Начнём со второго. Я привлёк его к студенческой научной работе, когда он был на третьем курсе, правда, не потому, что он показывал невероятные способности, а просто было удобно контактировать с ним, поскольку в нашем подъезде у него жила одноклассница в квартире прямо над нашей. Он её посещал и, в конце концов, женился на ней, став нашим соседом. Он выполнил под моим руководством дипломный проект и распределился на завод «Точприбор» в Иванове. Но у него был существенный недостаток: он сильно заикался в таком вот виде: «Ан-н-н-ат-т-т-олий Ник-к-к-ола-е-вич…». Естественно, ему было трудно соответствовать требованиям работы, и через год он пришёл ко мне и попросил написать письмо на завод от ректората, чтобы его отпустили. Я в то время был начальником НИСа, и ректор пошёл мне навстречу, нарушая существовавшее тогда трудовое законодательство об обязательной отработке трёх лет после окончания института по распределению. Его отпустили, и он стал работать в моей «фирме», как тогда называли нашу научную группу.

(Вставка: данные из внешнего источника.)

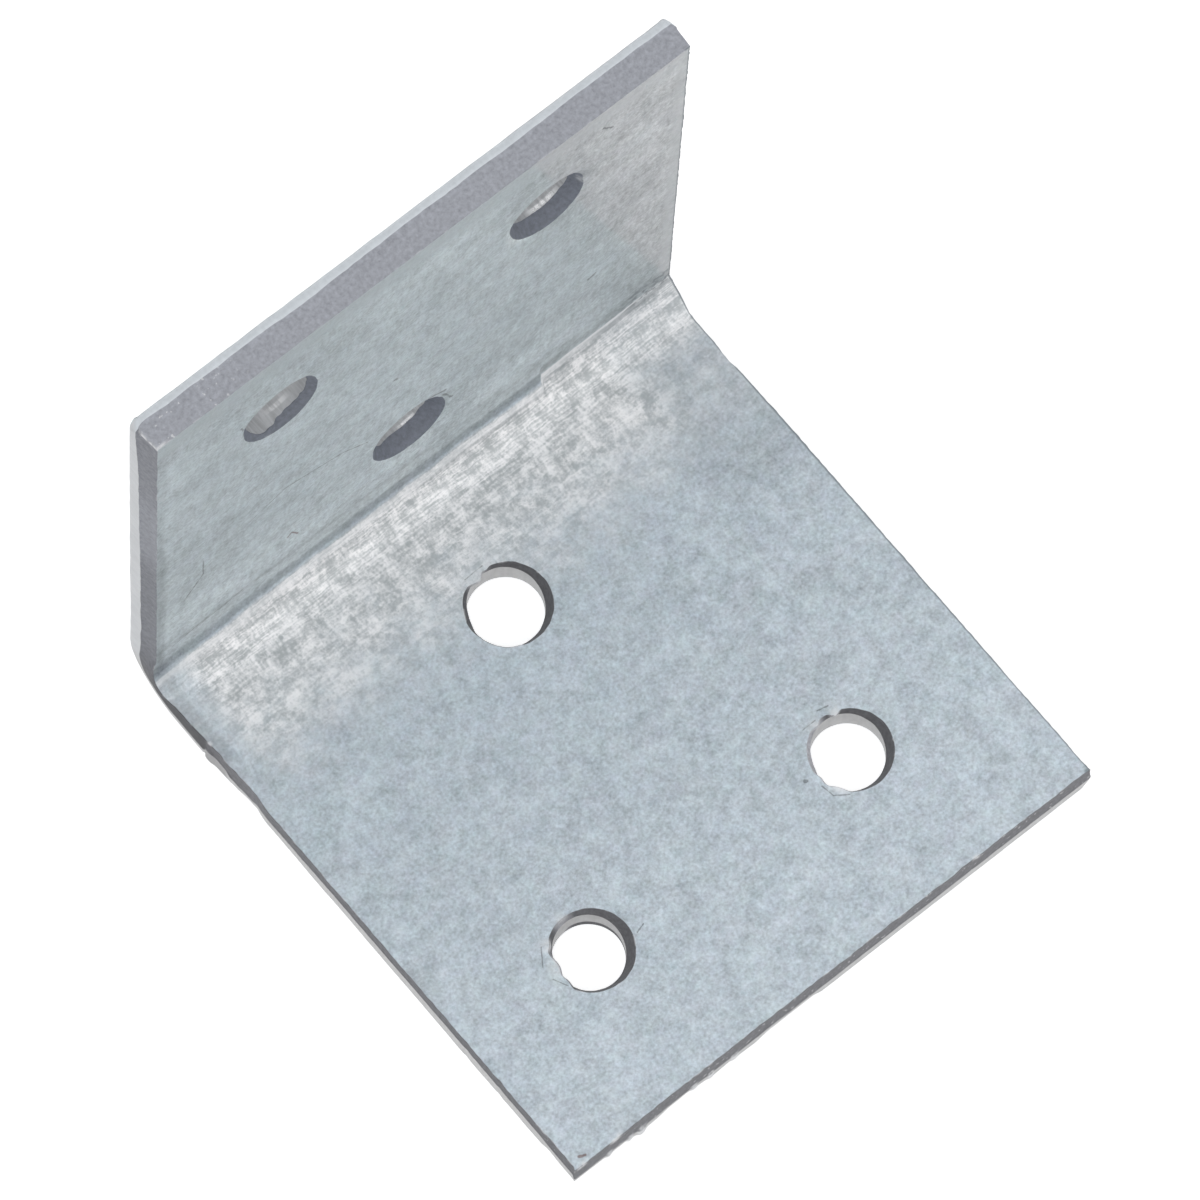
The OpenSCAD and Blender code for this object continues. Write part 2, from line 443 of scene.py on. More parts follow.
def outline_relief(share, depth):
    """Inward shift of the wall besides its bands, for one ring. Negative values stand out."""
    at = np.column_stack([OUTLINE, depth])
    torn = np.where(share >= 2, ease_between(share, 2.0, 2.1), 0.0)
    smooth = (share > 0.4) * (1 - ease_between(share, 2.0, 2.1))
    tear_grain = 0.025 * smooth_noise(at, 0.45, 31) + 0.015 * smooth_noise(at, 0.2, 32)
    relief = torn * tear_grain + 0.012 * smooth_noise(at, 1.3, 33)
    relief -= np.where(ON_FREE_EDGE, 0.035 + 0.2 * smooth * bumps(X_OUT, TONGUES), 0)
    relief += np.where(ON_LEFT, bumps(S_OUT, CHIPS), 0)
    nick = bump_at(S_OUT, 2.9, 0.22)
    chunk = ease_between(S_OUT, 2.9, 3.1) * (1 - ease_between(S_OUT, 3.5, 4.3))
    relief += np.where(ON_LEFT, smooth * (0.1 * nick - 0.13 * chunk), 0)
    return relief


# %% Build the outline's wall
outline_rings = []
for share in SHARES:
    depth = depth_of(share, OUTLINE_LIP_DEPTH, OUTLINE_TORN_START)
    inset = lip_inset(depth, OUTLINE_LIP_WIDTH, OUTLINE_LIP_DEPTH) if share < 1 else np.zeros(len(OUTLINE))
    if share > 2:
        inset = inset + torn_inset(share, OUTLINE_SETBACK)
    if share > 0:
        inset = inset + outline_relief(share, depth) * ease_between(share, 0, 0.6)
    height = depth + (OUTLINE_BURR if share == 3 else 0)
    x, s = outline_ring(inset, depth)
    # The rounded corner's share of this is a painted highlight.
    pale = OUTLINE_BARE_AND_GLINT * ease_between(share, np.where(ON_TOP_EDGE, 2.9, 2.7), 2.95)
    pale = pale + CORNER_GLINT * (share > 2.05) + np.minimum(1.6 * ON_TONGUE, 0.8) * (0.9 < share < 2.1)
    outline_rings.append(add_points(x, s, height, band_of(share), 0.0, OUTLINE_TONE_AND_SHADE, pale=pale))
for lower, upper in zip(outline_rings[:-1], outline_rings[1:]):
    join_rings(lower, upper)
print("outline wall rings:", len(outline_rings))

# %% [markdown]
# ## The holes
# A hole is the same cut edge turned into a circle. Its tear opens towards the inside face like a shallow
# funnel. No punch stands quite over the middle of its die: on the tight side the tear is a mere rim, and
# on the wide side it starts early and opens far. Flakes stayed on where the slug let go last. On the
# upright leg the smooth bands are burnished, and the face dips softly into the upper half of each hole.

# %% What each hole measures
HOLE_SAMPLES = 120
ANGLE = np.arange(HOLE_SAMPLES) * 2 * np.pi / HOLE_SAMPLES


def towards(degrees):
    """1 on the side of the hole at this angle, -1 opposite. Angles run from +x towards +s."""
    return np.cos(ANGLE - np.radians(degrees))


def flake(degrees, reach):
    """A hump of height 1 round the hole's edge, in degrees."""
    return bump_at((np.degrees(ANGLE) - degrees + 180) % 360 - 180, 0, reach)


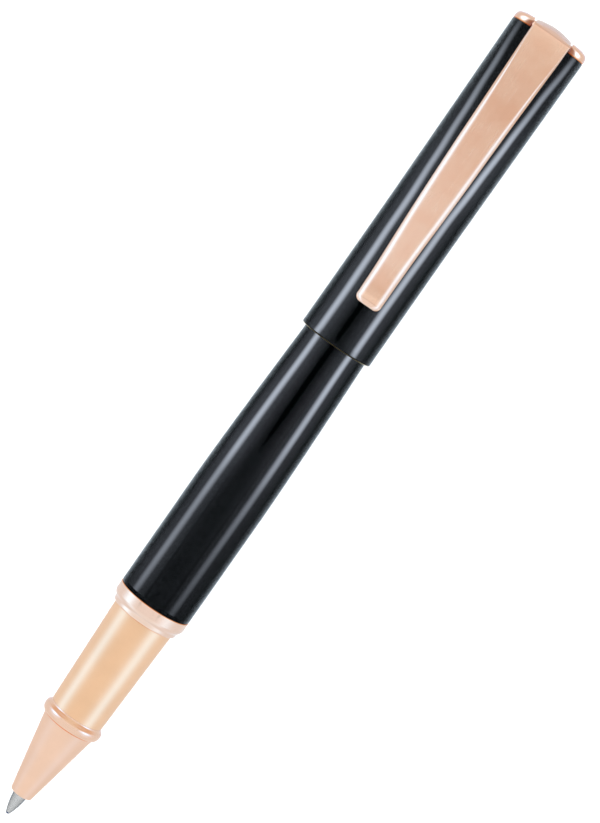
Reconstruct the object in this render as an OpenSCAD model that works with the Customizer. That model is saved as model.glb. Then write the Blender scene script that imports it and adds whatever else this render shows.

Я, конечно, понимал, что работать в ВУЗе с такой речью нельзя, и занялся этим. Заставил бросить курить и выпивать, и поехать в Ленинград на лечение. Он лечился там месяц и приехал с более-менее нормальным произношением. Однако, на каком-то празднике он нарушил режим, и всё лечение пошло насмарку. Через год я снова заставил его поехать в Ленинград, и через месяц он опять был готов общаться почти нормально. Когда я был избран заведующим кафедрой, то по результатам нашей научной работы он защитил кандидатскую диссертацию, и я протолкнул его в доценты. При этом я неоднократно выслушивал от коллег, в частности от В. К. Слышалова, сомнения о его возможности проводить занятия с всё ещё оставшимися недостатками речи.
Защитились и ещё три мои аспиранта. И тут в ректорате встал вопрос о стимулировании меня для оформления докторской. С этой целью освободили на осенний семестр 1988 года от работы на кафедре. Исполнять обязанности заведующего я назначил того самого своего кандидата наук, бывшего уже официально моим заместителем.